## DATA SECTION

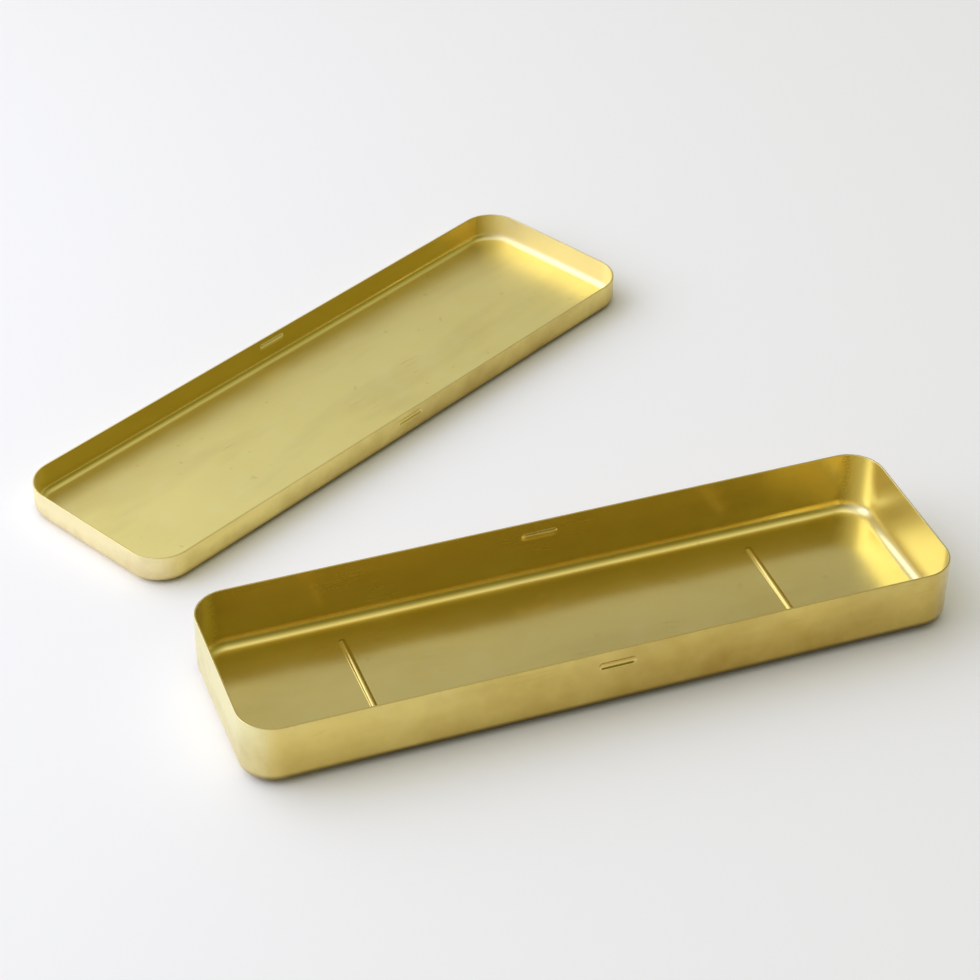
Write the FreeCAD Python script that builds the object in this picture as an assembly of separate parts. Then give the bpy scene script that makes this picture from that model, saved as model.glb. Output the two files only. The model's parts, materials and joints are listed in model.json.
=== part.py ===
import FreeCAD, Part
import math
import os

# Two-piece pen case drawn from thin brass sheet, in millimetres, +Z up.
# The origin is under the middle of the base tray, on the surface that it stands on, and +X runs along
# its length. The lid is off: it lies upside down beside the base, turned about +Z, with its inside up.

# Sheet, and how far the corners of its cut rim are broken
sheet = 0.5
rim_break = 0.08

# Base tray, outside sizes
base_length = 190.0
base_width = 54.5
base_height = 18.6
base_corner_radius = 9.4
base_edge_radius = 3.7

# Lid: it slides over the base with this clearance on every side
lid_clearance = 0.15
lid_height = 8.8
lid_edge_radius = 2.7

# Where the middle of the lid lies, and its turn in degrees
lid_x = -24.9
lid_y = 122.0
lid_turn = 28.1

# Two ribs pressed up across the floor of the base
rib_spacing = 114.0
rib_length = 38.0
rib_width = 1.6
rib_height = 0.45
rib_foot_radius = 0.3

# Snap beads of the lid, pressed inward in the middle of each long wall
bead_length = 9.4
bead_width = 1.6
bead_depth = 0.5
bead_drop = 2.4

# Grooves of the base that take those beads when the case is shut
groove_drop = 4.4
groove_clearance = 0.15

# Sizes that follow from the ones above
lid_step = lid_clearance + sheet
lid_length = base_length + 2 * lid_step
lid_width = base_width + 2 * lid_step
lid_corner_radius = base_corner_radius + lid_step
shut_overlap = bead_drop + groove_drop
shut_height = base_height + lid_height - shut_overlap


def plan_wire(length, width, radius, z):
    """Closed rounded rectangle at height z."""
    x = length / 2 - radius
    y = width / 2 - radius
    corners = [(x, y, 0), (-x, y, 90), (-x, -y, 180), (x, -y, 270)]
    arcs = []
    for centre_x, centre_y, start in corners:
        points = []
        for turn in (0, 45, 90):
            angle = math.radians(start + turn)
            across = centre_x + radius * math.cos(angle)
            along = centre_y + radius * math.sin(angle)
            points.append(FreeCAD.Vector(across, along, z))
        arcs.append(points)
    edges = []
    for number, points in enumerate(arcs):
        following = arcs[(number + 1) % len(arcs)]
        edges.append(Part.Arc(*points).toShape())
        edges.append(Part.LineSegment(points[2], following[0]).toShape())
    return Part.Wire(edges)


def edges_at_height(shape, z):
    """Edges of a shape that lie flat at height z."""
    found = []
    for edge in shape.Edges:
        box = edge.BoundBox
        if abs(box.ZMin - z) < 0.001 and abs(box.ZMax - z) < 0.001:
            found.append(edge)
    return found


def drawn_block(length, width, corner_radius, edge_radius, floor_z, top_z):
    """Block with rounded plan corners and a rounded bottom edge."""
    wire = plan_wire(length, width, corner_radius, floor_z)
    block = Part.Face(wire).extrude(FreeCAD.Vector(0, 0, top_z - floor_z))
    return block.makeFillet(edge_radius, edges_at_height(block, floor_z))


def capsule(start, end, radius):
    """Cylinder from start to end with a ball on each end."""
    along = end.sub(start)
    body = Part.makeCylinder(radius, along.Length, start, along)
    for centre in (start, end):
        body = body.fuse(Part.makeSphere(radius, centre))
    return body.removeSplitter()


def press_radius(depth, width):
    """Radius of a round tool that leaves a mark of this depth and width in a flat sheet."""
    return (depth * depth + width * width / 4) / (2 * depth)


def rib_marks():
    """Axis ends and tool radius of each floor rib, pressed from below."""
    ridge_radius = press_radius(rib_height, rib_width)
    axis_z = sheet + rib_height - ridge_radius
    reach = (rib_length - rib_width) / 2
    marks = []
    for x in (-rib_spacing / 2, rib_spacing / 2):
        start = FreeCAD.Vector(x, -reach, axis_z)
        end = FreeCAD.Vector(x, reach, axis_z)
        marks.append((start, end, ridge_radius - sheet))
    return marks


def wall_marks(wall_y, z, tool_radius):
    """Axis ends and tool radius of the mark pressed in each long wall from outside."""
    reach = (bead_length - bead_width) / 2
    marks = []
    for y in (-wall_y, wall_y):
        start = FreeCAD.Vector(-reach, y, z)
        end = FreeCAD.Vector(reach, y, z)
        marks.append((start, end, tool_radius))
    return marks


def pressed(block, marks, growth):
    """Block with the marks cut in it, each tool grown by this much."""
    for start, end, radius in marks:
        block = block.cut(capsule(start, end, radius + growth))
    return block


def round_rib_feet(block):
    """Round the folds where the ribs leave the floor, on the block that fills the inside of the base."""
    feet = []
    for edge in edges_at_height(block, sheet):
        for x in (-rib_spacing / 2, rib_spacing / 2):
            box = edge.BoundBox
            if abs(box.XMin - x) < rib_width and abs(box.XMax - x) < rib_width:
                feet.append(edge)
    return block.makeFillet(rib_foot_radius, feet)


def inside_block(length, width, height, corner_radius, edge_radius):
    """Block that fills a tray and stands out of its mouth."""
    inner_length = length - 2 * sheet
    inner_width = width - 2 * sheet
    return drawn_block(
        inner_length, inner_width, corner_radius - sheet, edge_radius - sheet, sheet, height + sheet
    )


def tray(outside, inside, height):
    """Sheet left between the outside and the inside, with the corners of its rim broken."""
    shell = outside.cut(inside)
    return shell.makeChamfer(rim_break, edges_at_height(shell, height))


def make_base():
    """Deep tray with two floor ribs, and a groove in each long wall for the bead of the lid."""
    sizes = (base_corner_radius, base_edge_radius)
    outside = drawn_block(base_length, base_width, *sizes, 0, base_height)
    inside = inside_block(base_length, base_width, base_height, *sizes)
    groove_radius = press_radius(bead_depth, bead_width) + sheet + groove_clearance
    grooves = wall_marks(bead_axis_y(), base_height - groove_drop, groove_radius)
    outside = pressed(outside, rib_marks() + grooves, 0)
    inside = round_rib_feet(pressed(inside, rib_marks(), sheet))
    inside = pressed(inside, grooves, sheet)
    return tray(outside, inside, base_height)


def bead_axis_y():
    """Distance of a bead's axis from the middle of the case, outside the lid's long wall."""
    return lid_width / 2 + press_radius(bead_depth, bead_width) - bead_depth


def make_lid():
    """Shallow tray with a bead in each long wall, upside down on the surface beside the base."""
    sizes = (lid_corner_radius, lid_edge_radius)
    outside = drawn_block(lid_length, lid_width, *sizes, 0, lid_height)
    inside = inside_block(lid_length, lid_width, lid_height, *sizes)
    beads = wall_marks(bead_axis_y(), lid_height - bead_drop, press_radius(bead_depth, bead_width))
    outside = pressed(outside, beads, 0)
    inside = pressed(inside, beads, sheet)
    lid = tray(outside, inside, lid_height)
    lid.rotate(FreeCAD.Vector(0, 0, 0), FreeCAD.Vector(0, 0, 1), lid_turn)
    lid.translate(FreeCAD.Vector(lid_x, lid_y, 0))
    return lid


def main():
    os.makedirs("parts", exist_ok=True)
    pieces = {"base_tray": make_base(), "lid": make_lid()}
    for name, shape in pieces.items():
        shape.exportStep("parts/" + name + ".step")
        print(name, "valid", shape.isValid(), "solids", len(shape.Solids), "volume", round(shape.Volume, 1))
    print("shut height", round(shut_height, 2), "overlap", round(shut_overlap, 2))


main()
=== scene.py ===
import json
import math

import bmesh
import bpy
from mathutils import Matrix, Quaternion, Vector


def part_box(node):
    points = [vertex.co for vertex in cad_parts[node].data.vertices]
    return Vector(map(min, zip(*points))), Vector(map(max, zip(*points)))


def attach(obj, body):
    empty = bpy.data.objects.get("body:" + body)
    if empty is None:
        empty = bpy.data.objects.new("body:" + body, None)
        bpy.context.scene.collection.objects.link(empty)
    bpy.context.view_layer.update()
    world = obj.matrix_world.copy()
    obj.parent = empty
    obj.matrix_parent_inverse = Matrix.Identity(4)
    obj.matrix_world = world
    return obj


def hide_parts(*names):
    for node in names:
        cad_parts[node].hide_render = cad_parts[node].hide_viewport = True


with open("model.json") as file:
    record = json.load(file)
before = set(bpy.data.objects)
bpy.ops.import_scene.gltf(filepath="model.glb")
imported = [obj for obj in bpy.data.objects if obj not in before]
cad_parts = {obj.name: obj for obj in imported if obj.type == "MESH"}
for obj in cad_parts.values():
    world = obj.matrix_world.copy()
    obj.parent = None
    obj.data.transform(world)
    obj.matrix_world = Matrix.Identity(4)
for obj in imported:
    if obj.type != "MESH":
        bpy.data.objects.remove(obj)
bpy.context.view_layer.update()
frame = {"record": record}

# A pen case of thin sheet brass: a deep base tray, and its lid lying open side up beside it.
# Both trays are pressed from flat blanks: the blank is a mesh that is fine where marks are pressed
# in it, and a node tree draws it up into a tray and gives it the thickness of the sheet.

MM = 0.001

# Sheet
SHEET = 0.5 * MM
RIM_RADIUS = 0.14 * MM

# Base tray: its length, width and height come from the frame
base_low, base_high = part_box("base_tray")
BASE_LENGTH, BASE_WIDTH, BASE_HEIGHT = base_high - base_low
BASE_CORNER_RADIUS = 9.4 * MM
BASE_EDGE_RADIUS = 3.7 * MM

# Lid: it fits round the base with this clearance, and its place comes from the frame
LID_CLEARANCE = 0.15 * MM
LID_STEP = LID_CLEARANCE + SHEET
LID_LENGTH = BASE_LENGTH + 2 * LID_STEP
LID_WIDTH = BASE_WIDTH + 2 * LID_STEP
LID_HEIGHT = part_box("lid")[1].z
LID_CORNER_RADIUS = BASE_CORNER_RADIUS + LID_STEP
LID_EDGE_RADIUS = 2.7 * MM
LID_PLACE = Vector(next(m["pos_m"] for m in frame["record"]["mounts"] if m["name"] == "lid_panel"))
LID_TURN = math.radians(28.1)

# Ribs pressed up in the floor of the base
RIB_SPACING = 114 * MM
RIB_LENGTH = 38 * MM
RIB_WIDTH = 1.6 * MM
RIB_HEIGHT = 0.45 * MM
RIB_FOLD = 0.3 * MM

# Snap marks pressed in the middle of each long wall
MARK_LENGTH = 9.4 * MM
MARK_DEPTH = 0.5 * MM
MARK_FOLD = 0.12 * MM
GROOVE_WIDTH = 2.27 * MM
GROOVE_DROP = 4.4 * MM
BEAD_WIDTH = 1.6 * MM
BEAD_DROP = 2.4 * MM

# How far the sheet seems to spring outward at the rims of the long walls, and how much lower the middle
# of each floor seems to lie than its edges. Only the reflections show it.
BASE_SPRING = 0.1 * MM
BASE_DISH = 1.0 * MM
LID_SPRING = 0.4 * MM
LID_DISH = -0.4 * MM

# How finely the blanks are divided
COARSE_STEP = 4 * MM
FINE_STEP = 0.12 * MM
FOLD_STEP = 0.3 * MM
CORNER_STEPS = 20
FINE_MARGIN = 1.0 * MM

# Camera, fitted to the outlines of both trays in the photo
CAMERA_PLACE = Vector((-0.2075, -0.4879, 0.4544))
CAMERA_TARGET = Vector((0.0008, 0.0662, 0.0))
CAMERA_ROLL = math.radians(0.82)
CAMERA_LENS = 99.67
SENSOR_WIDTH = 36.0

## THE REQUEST
Write out, unaltered, the lines from the opening of the listing through the line that includes "shut_height = base_height".

## RESULT FOR THIS TASK
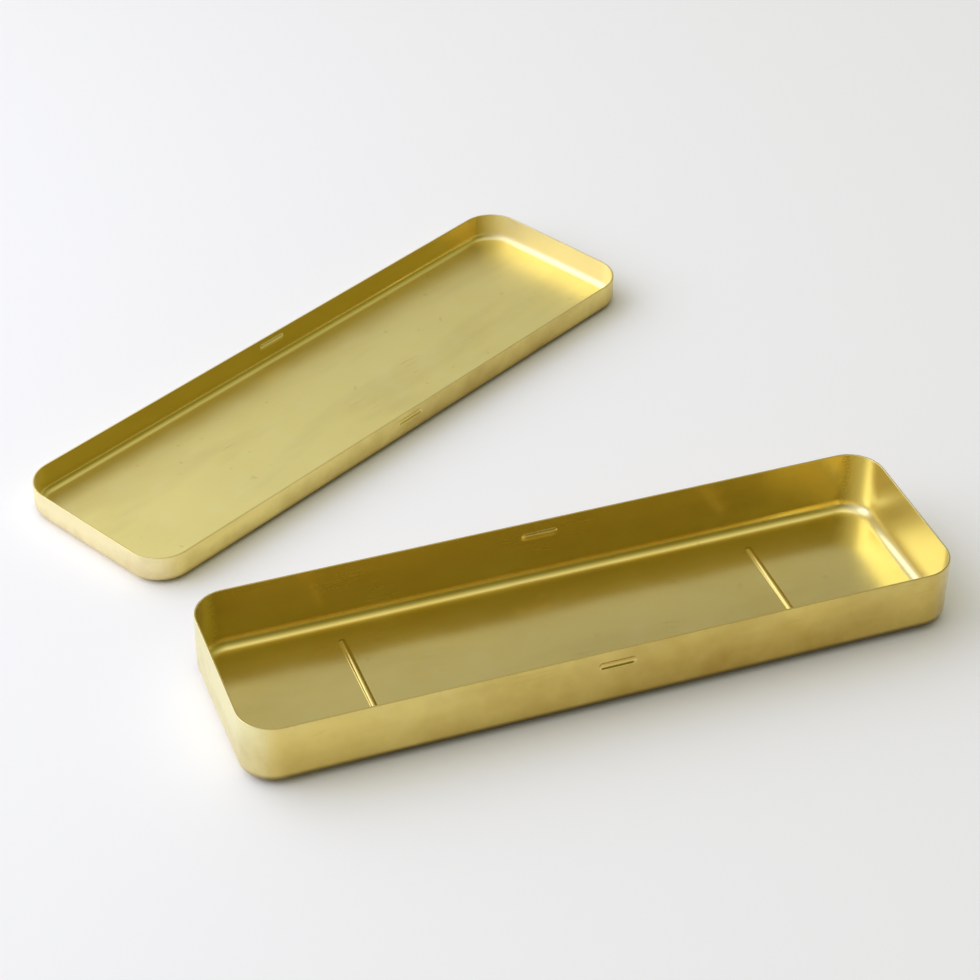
Write the FreeCAD Python script that builds the object in this picture as an assembly of separate parts. Then give the bpy scene script that makes this picture from that model, saved as model.glb. Output the two files only. The model's parts, materials and joints are listed in model.json.
=== part.py ===
import FreeCAD, Part
import math
import os

# Two-piece pen case drawn from thin brass sheet, in millimetres, +Z up.
# The origin is under the middle of the base tray, on the surface that it stands on, and +X runs along
# its length. The lid is off: it lies upside down beside the base, turned about +Z, with its inside up.

# Sheet, and how far the corners of its cut rim are broken
sheet = 0.5
rim_break = 0.08

# Base tray, outside sizes
base_length = 190.0
base_width = 54.5
base_height = 18.6
base_corner_radius = 9.4
base_edge_radius = 3.7

# Lid: it slides over the base with this clearance on every side
lid_clearance = 0.15
lid_height = 8.8
lid_edge_radius = 2.7

# Where the middle of the lid lies, and its turn in degrees
lid_x = -24.9
lid_y = 122.0
lid_turn = 28.1

# Two ribs pressed up across the floor of the base
rib_spacing = 114.0
rib_length = 38.0
rib_width = 1.6
rib_height = 0.45
rib_foot_radius = 0.3

# Snap beads of the lid, pressed inward in the middle of each long wall
bead_length = 9.4
bead_width = 1.6
bead_depth = 0.5
bead_drop = 2.4

# Grooves of the base that take those beads when the case is shut
groove_drop = 4.4
groove_clearance = 0.15

# Sizes that follow from the ones above
lid_step = lid_clearance + sheet
lid_length = base_length + 2 * lid_step
lid_width = base_width + 2 * lid_step
lid_corner_radius = base_corner_radius + lid_step
shut_overlap = bead_drop + groove_drop
shut_height = base_height + lid_height - shut_overlap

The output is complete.